Critical distinction: ham simplex is not the same as MURS, GMRS, or FRS. MURS gives you five VHF channels around 151-154 MHz with no license required. FRS bubble-pack walkie-talkies live up at 462-467 MHz. Even though some Baofeng radios can transmit on those frequencies, doing so without the right license violates FCC rules. Stay inside the amateur bands when you're using your Technician privileges.
GMRS is a separate beast — it shares some frequencies with FRS but allows higher power and repeaters with a $35 family-wide FCC license, no test required. Some hams pick up a GMRS license alongside their amateur ticket so the rest of the family can talk on basic radios without studying for a Tech exam.
Once you've got those simplex channels memorized, the next layer is repeaters. A repeater receives your weak signal on one frequency, then retransmits it at high power from a tower or mountaintop. Suddenly your 5-watt handheld covers 50 miles instead of 5.
Standard repeater offsets and tones
- Output range: 145.110-145.490 / 146.610-147.390 MHz
- Standard offset: -600 kHz (input below output) on 145, +/- 600 kHz on 146/147
- Channel spacing: 20 kHz (some areas 15 kHz)
- Mode: FM narrow or wide, 5 kHz deviation
- Output range: 442.000-445.000 / 447.000-450.000 MHz
- Standard offset: +5 MHz (positive offset)
- Channel spacing: 25 kHz
- Mode: FM (analog), DMR, D-STAR, Fusion (digital)
- Output range: 224.000-225.000 MHz
- Standard offset: -1.6 MHz (negative offset)
- Mode: FM mostly, very few users
- Output range: 52.000-54.000 MHz
- Standard offset: -500 kHz or -1.7 MHz (varies by region)
- Mode: FM
Most modern repeaters require a CTCSS tone — short for Continuous Tone-Coded Squelch System, often called a PL tone (Motorola's trademark, "Private Line"). Your radio sends a sub-audible tone like 100.0 Hz or 131.8 Hz along with your voice, and the repeater only opens up when it hears the right tone.
This keeps interference from distant repeaters on the same frequency from triggering yours. It's also why a repeater that sounds dead may actually be wide open — your radio just isn't sending the tone it expects.
To program a repeater into your radio, you need four pieces of information: the output frequency (what you receive on), the offset direction and amount, the CTCSS tone the repeater requires, and the mode (FM is standard for analog). Repeaterbook.com is the go-to free database — type in your zip code and it lists every nearby machine with all four values pre-filled.
HF voice contacts use SSB (single sideband), not FM. A handful of frequencies act as informal national calling channels — places where ops park to look for contacts or coordinate during emergencies. Knowing them helps you tune around productively instead of spinning the VFO randomly.
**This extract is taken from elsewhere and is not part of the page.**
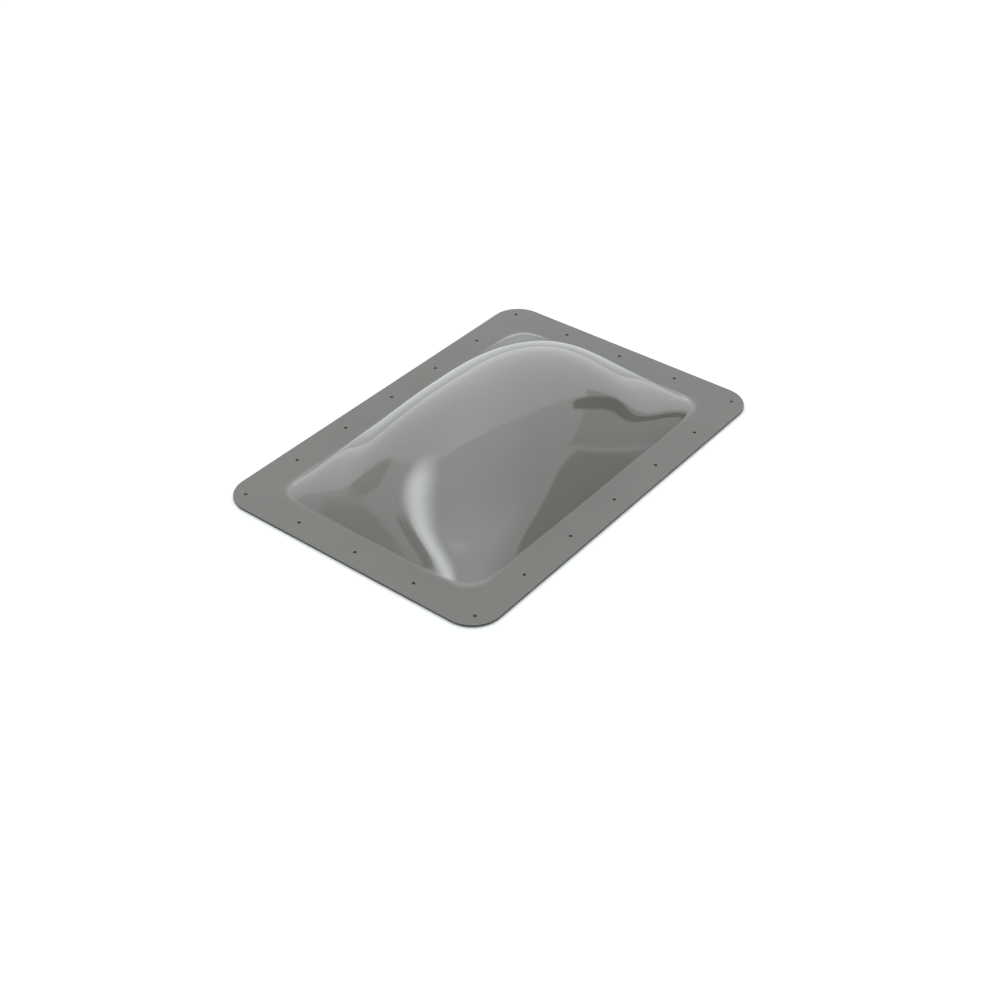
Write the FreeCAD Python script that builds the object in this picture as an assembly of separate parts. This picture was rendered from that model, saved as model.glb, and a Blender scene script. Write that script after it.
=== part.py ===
"""Skylight dome for an RV roof: one blown sheet with a flat screw flange, on four bedding strips.

Millimetres. +Z is up, +Y runs along the length, and the origin is in the middle of the plane that
the bedding strips rest on.
"""
import FreeCAD, Part
import math
import os

V = FreeCAD.Vector
UP = V(0, 0, 1)

# Dome: a bubble blown through a rounded rectangular frame, as wide and long as the roof opening.
DOME_WIDTH = 355.6
DOME_LENGTH = 558.8
DOME_CORNER_R = 38.1
DOME_RISE = 122.0
SHEET_T = 3.175
CROWN_T = 2.4
WIDTH_FULLNESS = 1.92
LENGTH_FULLNESS = 2.5
SPRING_LINE_INSET = 3.5
SPRING_LINE_LEVEL = 0.0143
SPRING_LINE_SOFTNESS = 0.006
SQUARE_SHARE = 0.45
SQUARENESS = 4.1
SQUARE_ONSET = 7
FOOT_BLEND = 4.0

# Flange: the flat margin of the same sheet, all round the dome, which lies on the roof.
FLANGE_MARGIN = 50.8
FLANGE_CORNER_R = 44.45

# Screw holes, one row all round the flange.
HOLE_D = 4.8
HOLE_EDGE_DISTANCE = 25.4
HOLE_PITCH_TARGET = 101.6

# Bedding strips: soft sealing tape under the flange, between the dome and the holes.
STRIP_T = 1.6
STRIP_DOME_GAP = 2.0
STRIP_HOLE_GAP = 1.95
STRIP_JOINT_GAP = 0.5

# Resolution of the level curves that the bubble is lofted through.
RAYS_PER_QUARTER = 22
LEVELS = 20
CROWN_CAP = 0.002

FLANGE_WIDTH = DOME_WIDTH + 2 * FLANGE_MARGIN
FLANGE_LENGTH = DOME_LENGTH + 2 * FLANGE_MARGIN
FLANGE_UNDERSIDE = STRIP_T
FLANGE_TOP = FLANGE_UNDERSIDE + SHEET_T
STRIP_WIDTH = FLANGE_MARGIN - HOLE_EDGE_DISTANCE - HOLE_D / 2 - STRIP_HOLE_GAP - STRIP_DOME_GAP


def rounded_rectangle(width, length, radius, z):
    """Closed wire: four straight sides joined by four quarter circles."""
    half_x, half_y = width / 2, length / 2
    lean = radius * (1 - math.sqrt(0.5))
    edges = []
    for sx, sy in ((1, 1), (-1, 1), (-1, -1), (1, -1)):
        along_x = V(sx * (half_x - radius), sy * half_y, z)
        along_y = V(sx * half_x, sy * (half_y - radius), z)
        middle = V(sx * (half_x - lean), sy * (half_y - lean), z)
        start, end = (along_y, along_x) if sx == sy else (along_x, along_y)
        edges.append(Part.Arc(start, middle, end).toShape())
    sides = [Part.LineSegment(a.Vertexes[-1].Point, b.Vertexes[0].Point).toShape()
             for a, b in zip(edges, edges[1:] + edges[:1])]
    return Part.Wire([edge for pair in zip(edges, sides) for edge in pair])


def depth_inside_outline(x, y):
    """Distance from a point to the dome's base outline, positive inside it."""
    qx = abs(x) - (DOME_WIDTH / 2 - DOME_CORNER_R)
    qy = abs(y) - (DOME_LENGTH / 2 - DOME_CORNER_R)
    return DOME_CORNER_R - math.hypot(max(qx, 0), max(qy, 0)) - min(max(qx, qy), 0)


def membrane(x, y):
    """Height of the blown membrane, from 0 at its spring line to 1 at the crown.

    It is part soft and part square: the soft form's corners lie low, and the square form's level
    curves turn from ellipses at the crown to squared ones at the foot, which lifts the corners.
    """
    u = (abs(x) / (DOME_WIDTH / 2 - SPRING_LINE_INSET)) ** WIDTH_FULLNESS
    v = (abs(y) / (DOME_LENGTH / 2 - SPRING_LINE_INSET)) ** LENGTH_FULLNESS
    keep = 1 - SPRING_LINE_LEVEL
    soft = ((1 - keep * u) * (1 - keep * v) - SPRING_LINE_LEVEL) / keep
    power = 1 + SQUARENESS * min(max(1 - (1 - u) * (1 - v), 0), 1) ** SQUARE_ONSET
    square = 1 - (u ** power + v ** power) ** (1 / power)
    share = soft + SQUARE_SHARE * (square - soft)
    return (share + math.hypot(share, SPRING_LINE_SOFTNESS)) / 2


def bubble_height(x, y):
    """Height of the outer face above the flange, eased to nothing at the base outline."""
    ease = min(max(depth_inside_outline(x, y) / FOOT_BLEND, 0), 1)
    return DOME_RISE * membrane(x, y) * ease * ease * (3 - 2 * ease)


def face_point(x, y, inner):
    """Point of the outer face over (x, y), or the one square behind it on the inner face."""
    step = 0.05
    slope_x = (bubble_height(x + step, y) - bubble_height(x - step, y)) / (2 * step)
    slope_y = (bubble_height(x, y + step) - bubble_height(x, y - step)) / (2 * step)
    rise = bubble_height(x, y)
    thickness = SHEET_T - (SHEET_T - CROWN_T) * rise / DOME_RISE if inner else 0
    return V(x, y, FLANGE_TOP + rise) - V(-slope_x, -slope_y, 1).normalize() * thickness


def ray_to_outline(angle):
    """Distance from the centre to the base outline in one direction."""
    near, far = 0.0, math.hypot(DOME_WIDTH, DOME_LENGTH) / 2
    for _ in range(50):
        middle = (near + far) / 2
        if depth_inside_outline(middle * math.cos(angle), middle * math.sin(angle)) > 0:
            near = middle
        else:
            far = middle
    return near


def level_point(angle, level, inner):
    """Point at one level of a face, found by halving along one direction from the centre."""
    near, far = 0.0, ray_to_outline(angle)
    for _ in range(50):
        middle = (near + far) / 2
        point = face_point(middle * math.cos(angle), middle * math.sin(angle), inner)
        if point.z > level:
            near = middle
        else:
            far = middle
    return V(point.x, point.y, level)


def ray_angles():
    """Directions once round, spaced evenly on an ellipse of the dome's proportions."""
    count = 4 * RAYS_PER_QUARTER
    turns = [2 * math.pi * (i + 0.5) / count for i in range(count)]
    return [math.atan2(DOME_LENGTH * math.sin(t), DOME_WIDTH * math.cos(t)) for t in turns]


def closed_curve(points):
    """Smooth closed wire through the points, with one unit of parameter from each to the next."""
    curve = Part.BSplineCurve()
    curve.interpolate(Points=points, PeriodicFlag=True, Parameters=range(len(points) + 1))
    return Part.Wire([curve.toShape()])


def bubble_rings(inner):
    """Closed level curves of one face of the bubble, from the base outline up to a small crown."""
    base_z = FLANGE_UNDERSIDE if inner else FLANGE_TOP
    climb = (face_point(0, 0, inner).z - base_z) * (1 - CROWN_CAP)
    rims = [(ray_to_outline(a), a) for a in ray_angles()]
    rings = [closed_curve([V(r * math.cos(a), r * math.sin(a), base_z) for r, a in rims])]
    for i in range(1, LEVELS + 1):
        level = base_z + climb * math.sin(math.pi / 2 * i / LEVELS) ** 3
        rings.append(closed_curve([level_point(a, level, inner) for a in ray_angles()]))
    return rings


def evenly_spaced(span):
    """Positions from one end of a row to the other, at about the target pitch."""
    gaps = round(span / HOLE_PITCH_TARGET)
    return [-span / 2 + span * i / gaps for i in range(gaps + 1)]


def hole_centres():
    """Screw holes round the flange, each corner hole counted once."""
    half_x = FLANGE_WIDTH / 2 - HOLE_EDGE_DISTANCE
    half_y = FLANGE_LENGTH / 2 - HOLE_EDGE_DISTANCE
    long_sides = [(sx * half_x, y) for sx in (-1, 1) for y in evenly_spaced(2 * half_y)]
    short_sides = [(x, sy * half_y) for sy in (-1, 1) for x in evenly_spaced(2 * half_x)[1:-1]]
    return long_sides + short_sides


def dome_side(z, inner):
    """One side of the sheet at flange height z: the drilled flat margin, the bubble and its crown."""
    rings = bubble_rings(inner)
    rim = rounded_rectangle(FLANGE_WIDTH, FLANGE_LENGTH, FLANGE_CORNER_R, z)
    holes = [Part.Wire([Part.makeCircle(HOLE_D / 2, V(x, y, z), UP)]) for x, y in hole_centres()]
    margin = Part.makeFace([rim, rings[0]] + holes, "Part::FaceMakerBullseye")
    bubble = Part.makeLoft(rings, False, False)
    return margin.Faces + bubble.Faces + [Part.Face(rings[-1])], [rim] + holes


def dome():
    """The blown sheet: flange and bubble in one piece, hollow below, drilled all round."""
    under, cut_edges = dome_side(FLANGE_UNDERSIDE, True)
    top, _ = dome_side(FLANGE_TOP, False)
    walls = [face for wire in cut_edges for face in wire.extrude(UP * SHEET_T).Faces]
    skin = Part.makeShell(under + top + walls)
    skin.sewShape()
    return Part.makeSolid(skin)


def strip_ring():
    """Inner half-width and half-length of the ring that the bedding strips make."""
    return DOME_WIDTH / 2 + STRIP_DOME_GAP, DOME_LENGTH / 2 + STRIP_DOME_GAP


def end_strip(side):
    """Strip under one short side, as long as the whole ring is wide."""
    ring_x, ring_y = strip_ring()
    outer_x = ring_x + STRIP_WIDTH
    low_y = ring_y if side > 0 else -ring_y - STRIP_WIDTH
    return Part.makeBox(2 * outer_x, STRIP_WIDTH, STRIP_T, V(-outer_x, low_y, 0))


def side_strip(side):
    """Strip under one long side, cut to butt against the two end strips."""
    ring_x, ring_y = strip_ring()
    length = 2 * (ring_y - STRIP_JOINT_GAP)
    low_x = ring_x if side > 0 else -ring_x - STRIP_WIDTH
    return Part.makeBox(STRIP_WIDTH, length, STRIP_T, V(low_x, -length / 2, 0))


nodes = {
    "dome": dome(),
    "seal_strip_front": end_strip(-1),
    "seal_strip_rear": end_strip(1),
    "seal_strip_left": side_strip(-1),
    "seal_strip_right": side_strip(1),
}

os.makedirs("parts", exist_ok=True)
for name, shape in nodes.items():
    print(name, shape.ShapeType, len(shape.Solids), shape.isValid(), round(shape.Volume))
    shape.exportStep("parts/" + name + ".step")
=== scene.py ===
"""A smoke-tinted skylight dome for a vehicle roof, standing on a studio floor."""

import math

import bpy
import numpy as np
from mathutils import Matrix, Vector


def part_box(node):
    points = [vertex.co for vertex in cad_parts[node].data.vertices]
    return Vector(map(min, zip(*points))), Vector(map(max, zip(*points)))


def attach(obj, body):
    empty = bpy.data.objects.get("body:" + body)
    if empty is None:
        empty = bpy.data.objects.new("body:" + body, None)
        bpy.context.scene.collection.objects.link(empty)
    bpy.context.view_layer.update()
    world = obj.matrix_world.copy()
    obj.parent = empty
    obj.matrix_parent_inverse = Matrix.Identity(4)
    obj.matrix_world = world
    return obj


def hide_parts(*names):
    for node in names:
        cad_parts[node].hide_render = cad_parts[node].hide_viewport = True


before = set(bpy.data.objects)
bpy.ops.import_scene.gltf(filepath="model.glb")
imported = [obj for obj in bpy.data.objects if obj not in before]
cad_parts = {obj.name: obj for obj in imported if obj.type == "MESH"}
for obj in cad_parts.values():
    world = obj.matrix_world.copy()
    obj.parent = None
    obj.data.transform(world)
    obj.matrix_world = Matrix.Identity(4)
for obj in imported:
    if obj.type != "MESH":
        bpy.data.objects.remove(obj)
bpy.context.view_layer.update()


# ---------------------------------------------------------------------------------------------
# The sheet
# One sheet of smoke-tinted polycarbonate, clamped flat round a frame and blown up through it while
# hot. The clamped margin stays flat as the screw flange, and has the press's faint dull bloom. Only
# air touched the bubble, so it is mirror smooth. The rim is sawn and the holes drilled last.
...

These aren't FCC-mandated — they're community conventions, but everybody respects them.
- 3.873 MHz — 75m (80m phone) regional ragchew and emergency net frequency
- 7.268 MHz — 40m emergency net (Waterway Net during the day)
- 14.300 MHz — 20m Maritime Mobile Service Net, also worldwide emergency monitoring
- 14.313 MHz — Maritime Mobile alternate
- 21.360 MHz — 15m international assistance and traffic
- 28.400 MHz — 10m SSB calling (Technician-accessible)
- 50.125 MHz — 6m SSB calling (national)
One of the coolest things you can do as a brand-new Tech is talk through the International Space Station. The ISS carries an amateur radio station — call sign NA1SS in the US, with various national callsigns when crew members from other countries are aboard.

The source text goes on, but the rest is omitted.